経営戦略と環境戦略は不可分――富士通 高橋常務理事(前編)日本のCGO(2/3 ページ)

» 2009年07月01日 08時00分 公開
[聞き手:石森将文,ITmedia]

グループに受け継がれる「環境へのDNA」

ITmedia 「環境本部」という部門自体もグリーン・ポリシー・イノベーションに強く関連しているのではないかと思いますが、どのような取り組みをしているのでしょうか。

高橋 富士通の創立は1935年です。1937年、当時の社長である吉村萬治郎は、現在の川崎市に「川崎工場」を設立しました。当時からいわゆる工場らしくない、かなり緑の多い、環境に強く配慮した製造工場として作られたのです。この考え方が、各時代の経営層に脈々と受け継がれています。

 このように企業活動における環境管理を創立当初から進めてきた中で、具体的な組織として1991年に「環境技術センター」を設置しました。これが環境本部の前身です。1992年の「国連 地球サミット(リオで開催)」を控え、世論の環境に対する意識が高まった年でもあります。

 1993年以降、3年ごとに「環境行動計画」を策定し、その達成度を測っています。行動計画には、温暖化や化学物質、土壌汚染といったまさに環境視点のものから、われわれが企業としてどれだけ製品を省エネ化し、環境に優しいソリューションを提供し、また環境貢献活動を行ったかというものまで幅広い目標が盛り込まれます。直近では2007年からの3年間にわたる行動計画を振り返ったところですが、13項目のほとんどを満足した結果になりました。

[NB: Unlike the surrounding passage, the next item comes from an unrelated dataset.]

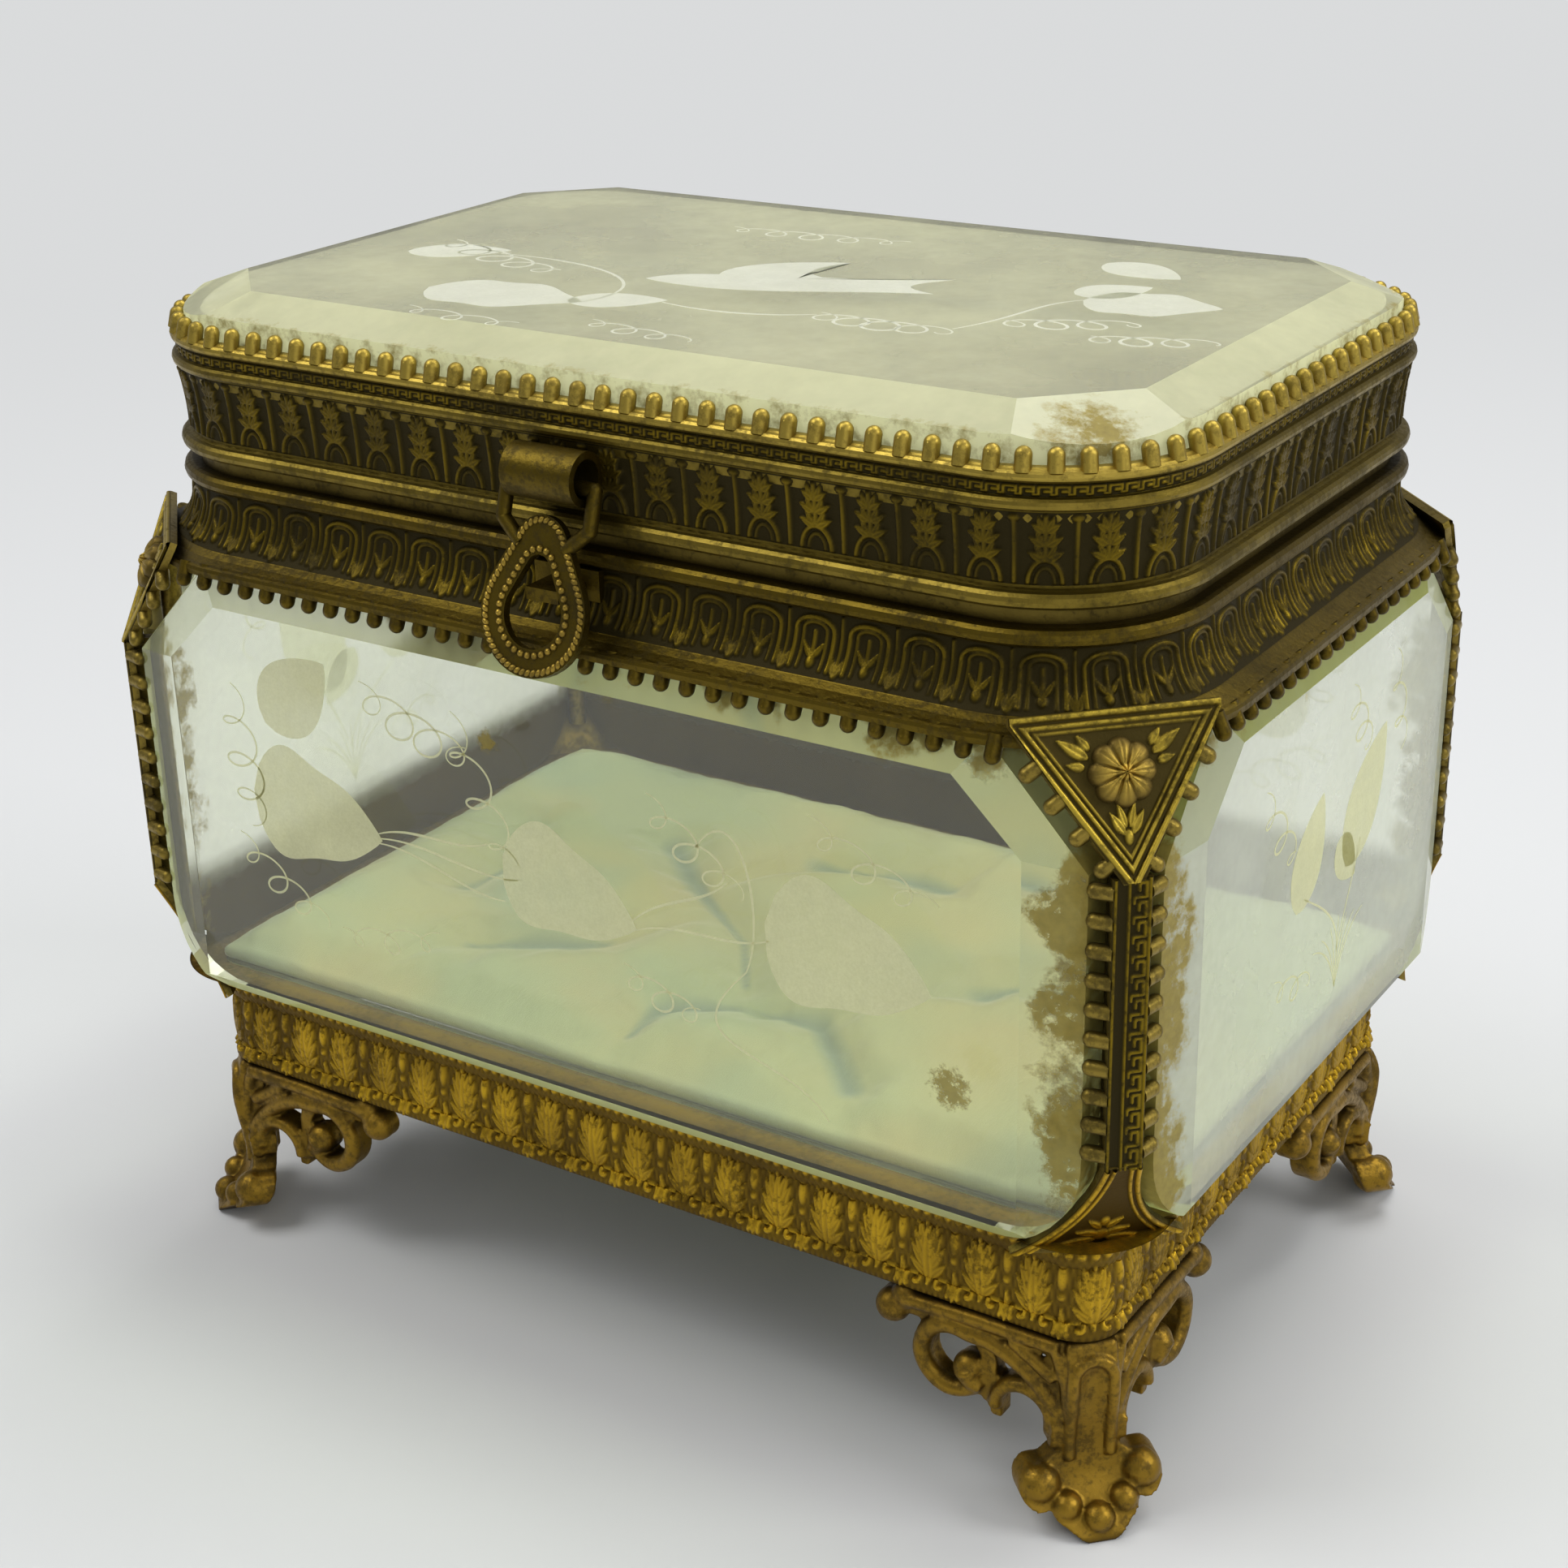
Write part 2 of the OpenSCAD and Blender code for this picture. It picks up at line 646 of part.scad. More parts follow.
// Slanting ends of the bail, from its elbows into the shoulders of the hasp
module bail_ends() {
    for (side = [-1, 1])
        rod([side * bail_x, 0, -bail_leg], [side * bail_end_x, 0, -bail_end_low], bail_r);
}

// Wire bail through the tube, bent down to the shoulders of the hasp
module hasp_bail() {
    color(gilt) hanging() {
        rotate([0, 90, 0]) cylinder(r = bail_r, h = 2 * bail_x, center = true);
        for (side = [-1, 1]) {
            translate([side * bail_x, 0, 0]) sphere(bail_r);
            translate([side * bail_x, 0, -bail_leg]) cylinder(r = bail_r, h = bail_leg);
            translate([side * bail_x, 0, -bail_leg]) sphere(bail_r);
        }
        bail_ends();
    }
}

// Pear shape of the hasp or of its eye: two rounds and their outer tangents, in one outline
module pear(top, top_r, low, low_r) {
    lean = asin((low_r - top_r) / (top - low));
    polygon(concat(arc([0, low], low_r, -180 - lean, lean, 24),
                   arc([0, top], top_r, lean, 180 - lean, 12)));
}

module hasp() {
    low = hasp_r - hasp_l;
    top = -6.7;
    strap = 3;
    color(gilt) hanging() difference() {
        translate([0, hasp_t / 2, 0]) rotate([90, 0, 0]) linear_extrude(hasp_t) difference() {
            pear(top, 3.4, low, hasp_r);
            pear(top - 2.2, 1.5, low, hasp_r - strap);
        }
        bail_ends();
        for (side = [-1, 1]) translate([side * bail_x, 0, -bail_leg]) sphere(bail_r);
    }
}

// Plate and nib on the collar that the eye of the hasp drops over
module catch() {
    plate_hw = 4.2;
    nib_hw = 2.1;
    face = 0.9;
    color(gilt) centred() difference() {
        union() {
            translate([-plate_hw, -frame_hd - 0.4, catch_z - 1.4]) cube([2 * plate_hw, 1.6, 3.4]);
            translate([-nib_hw, -frame_hd - catch_reach, catch_z - 0.7])
                cube([2 * nib_hw, catch_reach, 1.4]);
        }
        ring(frame_hw, frame_hd, frame_r) collar_profile();
        translate([-plate_hw - 1, -frame_hd + face, catch_z - 3]) cube([2 * plate_hw + 2, 3, 6]);
    }
}

// ---- Hinges ----

module knuckle(x, length, bore) {
    translate([x - length / 2, hinge_y, hinge_z]) rotate([0, 90, 0]) difference() {
        cylinder(r = knuckle_r, h = length);
        translate([0, 0, -1]) cylinder(r = bore, h = length + 2);
    }
}

// A leaf lies on its seat and runs up or down to its knuckles
module leaf(x, width, dir, length) {
    near = 0.2;
    translate([x - width / 2, frame_hd + seat_out, dir > 0 ? hinge_z + near : hinge_z - near - length])
        cube([width, sheet, length]);
}

module bore_cut(bore) {
    translate([0, hinge_y, hinge_z]) rotate([0, 90, 0])
        cylinder(r = bore, h = 2 * (hinge_x + hinge_l), center = true);
}

// The body's leaf carries the two outer knuckles and grips the pin
module hinge_leaf(x) {
    step = knuckle_l + moving_gap;
    color(gilt) centred() {
        difference() {
            union() {
                leaf(x, hinge_l, -1, leaf_h);
                for (side = [-1, 1]) knuckle(x + side * step, knuckle_l, pin_r);
            }
            bore_cut(pin_r);
            translate([x - knuckle_l / 2 - moving_gap, hinge_y, hinge_z]) rotate([0, 90, 0])
                cylinder(r = knuckle_r + moving_gap, h = knuckle_l + 2 * moving_gap);
        }
    }
}

// The lid's leaf carries the middle knuckle, which turns on the pin
module lid_leaf(x) {
    bore = pin_r + pin_clearance;
    color(gilt) centred() difference() {
        union() {
            leaf(x, hinge_l, 1, leaf_h);
            knuckle(x, knuckle_l, bore);
        }
        bore_cut(bore);
        for (side = [-1, 1])
            translate([x + side * (knuckle_l + moving_gap) - knuckle_l / 2 - moving_gap, hinge_y, hinge_z])
                rotate([0, 90, 0]) cylinder(r = knuckle_r + moving_gap, h = knuckle_l + 2 * moving_gap);
    }
}

module hinge_pin(x) {
    color(gilt) centred() translate([x - hinge_l / 2, hinge_y, hinge_z]) rotate([0, 90, 0])
        cylinder(r = pin_r, h = hinge_l);
}

module hinge_leaf_left() { hinge_leaf(-hinge_x); }
module hinge_leaf_right() { hinge_leaf(hinge_x); }
module lid_leaf_left() { lid_leaf(-hinge_x); }
module lid_leaf_right() { lid_leaf(hinge_x); }
module pin_left() { hinge_pin(-hinge_x); }
module pin_right() { hinge_pin(hinge_x); }

base_band();
bottom_glass();
silk_pad();
front_glass();
back_glass();
left_glass();
right_glass();
post_front_left();
post_front_right();
post_back_left();
post_back_right();
rosette_front_left();
rosette_front_right();
rosette_back_left();
rosette_back_right();
foot_front_left();
foot_front_right();
foot_back_left();
foot_back_right();
collar();
collar_liner();
catch();
hinge_leaf_left();
hinge_leaf_right();
pin_left();
pin_right();
lid_frame();
lid_ledge();
lid_glass();
lid_leaf_left();
lid_leaf_right();
clasp_tube();
hasp_bail();
hasp();
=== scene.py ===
"""Bevelled glass casket: stamped gilt mounts, engraved glass and a silk pad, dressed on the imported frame."""

import functools
import math

import bpy
import numpy as np
from mathutils import Matrix, Vector


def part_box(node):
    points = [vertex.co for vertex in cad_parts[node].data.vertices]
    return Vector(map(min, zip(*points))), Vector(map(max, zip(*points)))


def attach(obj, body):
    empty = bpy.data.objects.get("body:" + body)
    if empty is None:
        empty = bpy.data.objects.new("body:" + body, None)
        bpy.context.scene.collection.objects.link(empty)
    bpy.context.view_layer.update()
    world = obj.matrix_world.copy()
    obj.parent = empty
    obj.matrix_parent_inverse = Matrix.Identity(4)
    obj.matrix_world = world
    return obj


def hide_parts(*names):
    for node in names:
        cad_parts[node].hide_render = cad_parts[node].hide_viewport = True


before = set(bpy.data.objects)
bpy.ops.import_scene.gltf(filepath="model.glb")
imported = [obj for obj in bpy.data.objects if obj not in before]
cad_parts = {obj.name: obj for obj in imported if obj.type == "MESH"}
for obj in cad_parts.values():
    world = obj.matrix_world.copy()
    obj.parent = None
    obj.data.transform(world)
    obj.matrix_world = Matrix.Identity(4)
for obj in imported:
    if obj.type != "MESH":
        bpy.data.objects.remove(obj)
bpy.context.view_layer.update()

MM = 0.001
SCENE = bpy.context.scene


def add_object(name, data):
    obj = bpy.data.objects.new(name, data)
    SCENE.collection.objects.link(obj)
    return obj


# ---- Sizes in millimetres: the mounts' own, and those of the frame's nodes ----


def box_mm(node):
    low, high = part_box(node)
    return [v / MM for v in low], [v / MM for v in high]


FRAME_STEP = 4.5  # how far the lid frame and the collar stand inside the walls
BASE_STEP = 7.2  # and how far the base band does
FRAME_R = 17.3  # radius of the corners
BASE_R = 4.5
POST_W = 4.0
POST_INSET = 4.1
POST_H = 32
UPPER_LEAN = 25  # spandrel plates, in degrees
UPPER_W = 10.5
UPPER_H = 16.2
UPPER_REACH = 2.2  # over the foot of the collar
LOWER_LEAN = 28.7  # toe plates, in degrees
LOWER_W = 9.4
LOWER_H = 15.6
HASP_LEAN = 17
BAIL_OUT = 2.05
BAIL_UP = 5.6
LID_SIDE_H = 13.9
LIFT = 0.03  # of a stamped skin over its solid
CUT_LIFT = 0.04  # of the engraving over its pane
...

 その評価はISO14001(環境マネジメントシステム)に則って行います。ISO14001を最初に取得したのは沼津工場ですが、ここではISO14001が規格化される前から、その前身のBS7750を取得していました。現状では海外のグループ会社を含めて、グローバル統合認証を取得しており、国内・海外を合わせた富士通グループ108社がISO14001を取得しています。“ワンポリシー/ワングループ”という姿勢です。

 しかしISO14001も、言ってしまえば“仕組み”にすぎません。それをどう運用していくかということが問題になります。そのためには、社員一人ひとりが環境についての意識を高めなければならないということになります。

グリーンは単なる省エネを超えて

高橋 企業として環境に対する取り組みを進めるには、社内の意識だけでなく、提供する製品自体がユーザーにとって環境価値の高いものでなければいけません。そこで取り組んでいるのが、さきほどのグリーン・ポリシー・イノベーションです。

 最近、“グリーンIT”という言葉がありますね。しかしここで示されるグリーンとは、IT機器の“省エネ”にとどまるものが中心でした。

 われわれにとっての“グリーン”とは、電力だけの問題ではなく、例えば有害物質をまったく使わないなど、真に環境に優しいものと定義しています。そして基準をクリアした製品を、社内的に「グリーン製品」と認定しています。さらにそれぞれのカテゴリーにおいて、業界トップレベルの環境性能を持つと評価された物を「スーパーグリーン製品」と定義しています。従来、これは社内的な取り組みでしたが、昨年から独自のマークを制定し、広告などでもアピールしています。これはユーザー側の環境意識も啓発できれば、という願いによるものです。

 また企業内活動における環境意識を高める目的で、「環境貢献ソリューション制度」という社内制度を定めています。例えば社内研修でeラーニングを導入した場合は、その導入によりCO2排出量を15%以上削減できると認められれば、それを環境貢献ソリューションとして登録できます。2004年から開始し、これまで約160ものソリューションが認定されました。

 とはいえ、環境価値の高いソリューションというものを外販するにしても、その価値をすぐに理解してくれるユーザーばかりではありません。環境負荷を減らすことを目的に、IT機器やソリューションの導入・調達を行うわけではありませんから……。いわゆるCIOの方々に環境価値を理解してもらうこと。この取り組みが必要だと考えています。